The lawyers went on to say:

“If allowed to stand, Judge Wilson’s rulings will send a poor and dangerous message to every attorney practicing in every district court in this Circuit. That message will be that no attorney, on a bad day or a good one, will be safe from being shackled, frog-marched to jail in front of client, counsel, and jurors, fined, and held in contempt without a hearing, should she offend the District Judge with advocacy that is deemed to cross a line. In resolving doubts about whether a lawyers courtroom behavior has crossed the line between vigorous advocacy and actual obstruction, this Court errs on the side of n favor of vigorous advocacy….This is as it must be.

“This appeal offers no remedy for Judge Wilson’s summary arrest and incarceration of Ms. Lang on November 17, 2021, disqualification from representing her client in the case, and concomitant harm to her reputation. Any prospective client or referral source with a PACER account can see for themselves what happened in Judge Wilson’s courtroom and decide how it affects the decision to hire, or not hire, Marina Lang as their counsel in the future….Should that decision be negative, it will be made in private, and Ms. Lang will likely never know it.”

The brief says that “[t]his harm is irremediable” but adds that what can be remedied is the existence of Wilson’s order of contempt. It should be reversed, with a holding that Lang was not in contempt or, at a minimum, there should be a remand with another judge deciding the matter, the brief urges.

Ninth Circuit Opinion

The opinion affirming the contempt order was signed by Circuit Judges Consuelo M. Callahan, Ryan D. Nelson, and Holly A. Thomas.

The judges did not discuss Lang’s allegation of mistreatment, saying in a footnote:

“Lang acknowledges that she lacks an appellate remedy for her period of temporary confinement and does not appeal it, so we express no views on that issue.”

Callahan, Nelson, and Thomas also did not discuss Wilson’s finding that “Ms. Lang engaged in a repeated pattern of disruptive behavior,” instead devoting its attention to what Wilson characterized as a defiance of his pre-trial order.
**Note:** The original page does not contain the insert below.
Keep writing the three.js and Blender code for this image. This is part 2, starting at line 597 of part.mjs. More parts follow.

In her brief, Lang asserted that Wilson’s order was not clear and that she told the judge, “I don’t know what I’m allowed to argue,” and that her interpretation of the order was in good faith.

The brief says:

“Ms. Lang shouldn’t have argued with Judge Wilson’s evidentiary rulings….But, where counsel has made every reasonable effort to comply, a few technical violations do not vitiate substantial compliance with a specific and definite court order.”

The panel responded:

“Despite a clear pretrial order forbidding testimony or argument about the nature of the allegedly counterfeit products sold by [the defendant], Lang repeatedly mentioned counterfeit products in her opening statement, while questioning the only witness during the trial, and in her closing statement. She did this despite verbal warnings from Judge Wilson reminding her of the scope of the pretrial order. This is not a ‘technical’ violation, as Lang urges, but a direct violation of a clear court order. Judge Wilson acted within his discretion in concluding that Lang was not acting based on a reasonable or good faith interpretation of his order.”

Contempt Hearing Scrubbed

At the trial on Nov. 17, 2021, Wilson proclaimed:

“You are in contempt. Is the Marshal there? Take Ms. Lang in custody. She’s in contempt of court.”
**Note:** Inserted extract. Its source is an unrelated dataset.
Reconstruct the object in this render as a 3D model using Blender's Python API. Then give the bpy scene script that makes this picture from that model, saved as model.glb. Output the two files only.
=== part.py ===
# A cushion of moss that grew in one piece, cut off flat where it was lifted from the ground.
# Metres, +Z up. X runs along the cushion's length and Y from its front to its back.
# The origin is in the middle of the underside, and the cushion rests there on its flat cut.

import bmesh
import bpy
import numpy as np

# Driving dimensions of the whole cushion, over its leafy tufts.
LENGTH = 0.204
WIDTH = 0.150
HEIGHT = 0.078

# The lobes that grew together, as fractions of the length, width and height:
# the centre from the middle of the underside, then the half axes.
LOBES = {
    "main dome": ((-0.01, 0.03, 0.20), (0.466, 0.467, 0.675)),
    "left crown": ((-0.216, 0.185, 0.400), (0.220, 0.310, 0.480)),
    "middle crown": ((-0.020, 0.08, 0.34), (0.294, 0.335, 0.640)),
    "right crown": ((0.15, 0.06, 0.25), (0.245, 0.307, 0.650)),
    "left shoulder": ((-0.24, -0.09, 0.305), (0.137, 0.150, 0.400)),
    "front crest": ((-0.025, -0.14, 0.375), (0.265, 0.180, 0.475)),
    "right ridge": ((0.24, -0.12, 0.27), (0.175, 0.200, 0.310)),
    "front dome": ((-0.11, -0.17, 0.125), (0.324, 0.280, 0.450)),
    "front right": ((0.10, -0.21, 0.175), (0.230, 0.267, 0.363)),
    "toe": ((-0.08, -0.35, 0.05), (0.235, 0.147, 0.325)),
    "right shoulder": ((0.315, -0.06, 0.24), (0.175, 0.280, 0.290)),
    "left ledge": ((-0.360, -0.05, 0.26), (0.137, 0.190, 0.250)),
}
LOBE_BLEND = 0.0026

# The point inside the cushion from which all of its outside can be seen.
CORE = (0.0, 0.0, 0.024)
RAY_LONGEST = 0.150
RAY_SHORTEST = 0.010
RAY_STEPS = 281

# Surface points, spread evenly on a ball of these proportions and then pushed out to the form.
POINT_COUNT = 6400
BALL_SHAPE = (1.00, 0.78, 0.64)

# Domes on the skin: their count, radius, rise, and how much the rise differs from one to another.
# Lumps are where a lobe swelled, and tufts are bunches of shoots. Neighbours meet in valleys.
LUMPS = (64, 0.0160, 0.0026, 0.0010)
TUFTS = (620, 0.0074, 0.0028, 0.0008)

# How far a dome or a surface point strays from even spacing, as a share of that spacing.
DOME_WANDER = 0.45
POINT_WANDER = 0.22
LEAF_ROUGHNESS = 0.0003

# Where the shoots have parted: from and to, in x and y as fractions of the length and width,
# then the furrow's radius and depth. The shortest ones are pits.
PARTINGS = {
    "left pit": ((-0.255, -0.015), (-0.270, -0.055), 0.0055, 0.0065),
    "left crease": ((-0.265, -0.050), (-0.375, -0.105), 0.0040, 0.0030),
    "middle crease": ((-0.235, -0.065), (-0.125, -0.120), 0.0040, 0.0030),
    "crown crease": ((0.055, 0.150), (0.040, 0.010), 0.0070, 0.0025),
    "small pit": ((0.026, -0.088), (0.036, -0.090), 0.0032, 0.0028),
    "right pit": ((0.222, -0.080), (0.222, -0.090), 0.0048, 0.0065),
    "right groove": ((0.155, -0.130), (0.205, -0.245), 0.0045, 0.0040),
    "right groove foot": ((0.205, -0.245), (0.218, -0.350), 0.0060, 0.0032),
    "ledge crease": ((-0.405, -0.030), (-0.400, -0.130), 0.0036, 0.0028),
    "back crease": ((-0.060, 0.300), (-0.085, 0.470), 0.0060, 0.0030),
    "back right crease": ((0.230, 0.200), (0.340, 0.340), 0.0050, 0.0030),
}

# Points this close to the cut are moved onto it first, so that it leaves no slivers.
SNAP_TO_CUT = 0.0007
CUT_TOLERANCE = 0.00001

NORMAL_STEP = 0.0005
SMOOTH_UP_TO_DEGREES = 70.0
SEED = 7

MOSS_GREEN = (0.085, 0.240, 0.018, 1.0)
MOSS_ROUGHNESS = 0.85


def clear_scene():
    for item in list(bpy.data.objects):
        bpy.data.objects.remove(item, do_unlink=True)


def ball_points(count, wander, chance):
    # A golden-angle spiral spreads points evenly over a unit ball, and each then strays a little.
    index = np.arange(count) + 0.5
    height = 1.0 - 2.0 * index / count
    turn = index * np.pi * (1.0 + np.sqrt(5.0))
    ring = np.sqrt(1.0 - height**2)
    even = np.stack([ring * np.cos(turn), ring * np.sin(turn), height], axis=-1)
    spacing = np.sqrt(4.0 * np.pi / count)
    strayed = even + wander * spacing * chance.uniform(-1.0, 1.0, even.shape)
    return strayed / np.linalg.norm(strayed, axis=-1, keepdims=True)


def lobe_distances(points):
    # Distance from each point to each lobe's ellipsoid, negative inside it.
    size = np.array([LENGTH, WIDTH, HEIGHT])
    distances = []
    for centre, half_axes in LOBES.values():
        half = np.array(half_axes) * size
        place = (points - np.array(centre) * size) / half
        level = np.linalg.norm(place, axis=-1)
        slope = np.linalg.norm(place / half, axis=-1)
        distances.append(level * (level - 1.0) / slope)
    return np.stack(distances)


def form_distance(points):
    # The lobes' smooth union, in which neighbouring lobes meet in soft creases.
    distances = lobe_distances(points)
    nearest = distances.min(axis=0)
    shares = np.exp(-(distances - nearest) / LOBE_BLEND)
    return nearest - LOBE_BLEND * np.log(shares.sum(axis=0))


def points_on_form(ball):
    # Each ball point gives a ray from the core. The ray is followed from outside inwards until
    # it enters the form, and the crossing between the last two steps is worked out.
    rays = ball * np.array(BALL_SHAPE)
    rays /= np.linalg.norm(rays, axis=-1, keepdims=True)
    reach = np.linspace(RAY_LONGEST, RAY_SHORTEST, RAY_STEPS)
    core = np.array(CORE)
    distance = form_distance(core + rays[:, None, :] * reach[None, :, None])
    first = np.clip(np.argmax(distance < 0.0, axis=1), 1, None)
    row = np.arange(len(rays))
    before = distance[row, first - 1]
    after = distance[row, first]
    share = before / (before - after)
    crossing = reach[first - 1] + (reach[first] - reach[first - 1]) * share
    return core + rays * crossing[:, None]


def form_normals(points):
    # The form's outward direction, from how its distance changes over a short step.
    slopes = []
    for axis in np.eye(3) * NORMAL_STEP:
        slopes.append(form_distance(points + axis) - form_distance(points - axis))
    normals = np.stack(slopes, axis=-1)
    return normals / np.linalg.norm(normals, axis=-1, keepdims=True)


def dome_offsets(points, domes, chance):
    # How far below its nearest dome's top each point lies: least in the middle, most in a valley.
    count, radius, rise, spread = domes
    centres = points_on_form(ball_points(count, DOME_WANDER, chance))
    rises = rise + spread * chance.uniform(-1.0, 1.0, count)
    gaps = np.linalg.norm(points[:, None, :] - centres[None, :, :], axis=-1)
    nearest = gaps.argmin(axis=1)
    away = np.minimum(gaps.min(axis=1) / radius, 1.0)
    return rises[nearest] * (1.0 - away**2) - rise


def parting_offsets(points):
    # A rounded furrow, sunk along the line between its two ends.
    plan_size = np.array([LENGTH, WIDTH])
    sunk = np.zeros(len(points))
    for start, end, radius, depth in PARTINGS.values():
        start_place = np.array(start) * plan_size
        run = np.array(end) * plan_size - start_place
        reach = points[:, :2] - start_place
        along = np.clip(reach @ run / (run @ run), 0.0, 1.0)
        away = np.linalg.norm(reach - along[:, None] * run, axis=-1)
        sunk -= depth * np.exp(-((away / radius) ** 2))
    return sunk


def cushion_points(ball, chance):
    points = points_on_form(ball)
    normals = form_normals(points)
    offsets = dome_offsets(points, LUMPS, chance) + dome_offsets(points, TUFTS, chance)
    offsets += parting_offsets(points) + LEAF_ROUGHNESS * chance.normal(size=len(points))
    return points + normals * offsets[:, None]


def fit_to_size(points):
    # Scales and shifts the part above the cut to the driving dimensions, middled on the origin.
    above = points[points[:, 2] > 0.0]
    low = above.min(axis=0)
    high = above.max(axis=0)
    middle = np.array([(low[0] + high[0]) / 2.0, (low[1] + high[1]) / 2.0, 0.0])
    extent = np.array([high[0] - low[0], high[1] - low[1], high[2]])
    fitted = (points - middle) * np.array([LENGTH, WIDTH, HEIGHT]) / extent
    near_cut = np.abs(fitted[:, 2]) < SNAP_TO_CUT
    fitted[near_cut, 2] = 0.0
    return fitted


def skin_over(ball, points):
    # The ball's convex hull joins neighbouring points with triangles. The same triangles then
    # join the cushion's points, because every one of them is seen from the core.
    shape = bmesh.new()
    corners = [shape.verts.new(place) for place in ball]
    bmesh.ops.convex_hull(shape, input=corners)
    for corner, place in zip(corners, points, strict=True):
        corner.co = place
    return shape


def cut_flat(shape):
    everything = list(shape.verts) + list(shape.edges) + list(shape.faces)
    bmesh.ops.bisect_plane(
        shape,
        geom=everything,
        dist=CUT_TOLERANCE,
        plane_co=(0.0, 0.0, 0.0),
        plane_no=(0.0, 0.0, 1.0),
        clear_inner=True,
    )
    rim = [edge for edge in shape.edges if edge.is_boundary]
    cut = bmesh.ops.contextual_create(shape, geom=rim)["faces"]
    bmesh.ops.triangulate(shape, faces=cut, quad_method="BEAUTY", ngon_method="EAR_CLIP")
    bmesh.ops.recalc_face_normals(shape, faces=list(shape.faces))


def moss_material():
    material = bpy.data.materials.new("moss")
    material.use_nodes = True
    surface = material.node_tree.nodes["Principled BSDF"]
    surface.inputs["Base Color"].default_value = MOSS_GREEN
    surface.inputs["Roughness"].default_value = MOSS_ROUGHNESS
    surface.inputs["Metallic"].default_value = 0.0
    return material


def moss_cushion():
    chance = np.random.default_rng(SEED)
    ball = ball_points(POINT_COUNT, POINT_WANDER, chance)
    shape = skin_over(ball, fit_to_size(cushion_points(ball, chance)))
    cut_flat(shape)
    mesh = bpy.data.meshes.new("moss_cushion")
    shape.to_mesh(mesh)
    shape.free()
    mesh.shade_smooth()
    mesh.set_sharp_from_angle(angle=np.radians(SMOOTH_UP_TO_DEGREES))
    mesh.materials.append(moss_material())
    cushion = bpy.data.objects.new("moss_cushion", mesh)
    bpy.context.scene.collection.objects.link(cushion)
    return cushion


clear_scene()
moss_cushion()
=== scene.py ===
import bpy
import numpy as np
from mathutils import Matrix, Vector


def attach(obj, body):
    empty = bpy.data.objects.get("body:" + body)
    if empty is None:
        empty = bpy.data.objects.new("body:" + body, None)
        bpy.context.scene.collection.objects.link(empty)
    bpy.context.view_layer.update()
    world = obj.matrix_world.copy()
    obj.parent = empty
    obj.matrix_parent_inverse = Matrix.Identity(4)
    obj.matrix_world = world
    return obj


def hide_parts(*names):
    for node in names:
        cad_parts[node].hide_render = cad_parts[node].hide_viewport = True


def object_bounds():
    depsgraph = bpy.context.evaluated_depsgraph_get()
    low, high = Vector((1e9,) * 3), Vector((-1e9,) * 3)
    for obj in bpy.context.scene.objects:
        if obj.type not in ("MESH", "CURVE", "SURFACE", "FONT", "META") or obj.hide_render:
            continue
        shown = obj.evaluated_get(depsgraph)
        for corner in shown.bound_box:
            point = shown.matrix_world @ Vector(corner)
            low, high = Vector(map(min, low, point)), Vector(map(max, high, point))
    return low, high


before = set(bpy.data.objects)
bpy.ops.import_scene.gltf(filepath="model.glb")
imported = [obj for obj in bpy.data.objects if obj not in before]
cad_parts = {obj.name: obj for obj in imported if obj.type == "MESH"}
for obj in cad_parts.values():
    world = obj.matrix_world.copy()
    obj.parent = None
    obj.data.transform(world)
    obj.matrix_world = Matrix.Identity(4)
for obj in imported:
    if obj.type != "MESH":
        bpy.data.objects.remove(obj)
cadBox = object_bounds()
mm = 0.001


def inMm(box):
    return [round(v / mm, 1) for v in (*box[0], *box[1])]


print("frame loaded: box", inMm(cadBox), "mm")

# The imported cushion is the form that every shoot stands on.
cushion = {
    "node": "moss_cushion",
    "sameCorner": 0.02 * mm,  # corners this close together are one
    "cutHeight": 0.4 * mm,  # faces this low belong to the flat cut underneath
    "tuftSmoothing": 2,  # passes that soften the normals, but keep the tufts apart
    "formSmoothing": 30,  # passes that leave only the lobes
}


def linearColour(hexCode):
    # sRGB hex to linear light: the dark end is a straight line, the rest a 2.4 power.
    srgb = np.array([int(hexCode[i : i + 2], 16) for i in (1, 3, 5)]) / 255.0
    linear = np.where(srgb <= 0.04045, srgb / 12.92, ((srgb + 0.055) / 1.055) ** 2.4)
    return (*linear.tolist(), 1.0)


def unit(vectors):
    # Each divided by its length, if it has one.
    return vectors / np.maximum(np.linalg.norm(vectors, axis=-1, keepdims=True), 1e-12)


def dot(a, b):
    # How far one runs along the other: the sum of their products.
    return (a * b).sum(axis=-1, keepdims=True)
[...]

However, he later scheduled a contempt hearing for Jan. 24, 2022. He then cancelled that hearing and issued his Jan. 21 order finding Lang to be in contempt (saying she wasn’t actually found in contempt before) and ordering that she pay a fine.

 Lang argued that due process required a hearing. The panel disagreed, saying:

“Since the sanctions were civil, Judge Wilson’s show-cause order, which informed Lang of the basis for his contempt finding and provided her an opportunity to respond, satisfied due process requirements. Even for indirect contempt—that is, misconduct outside the courtroom—we have affirmed sanctions imposed without an in-person hearing….An in-person hearing was not required under these circumstances.”

The case is Athena Cosmetics, Inc. v. AMN Distribution, Inc., 22-55159.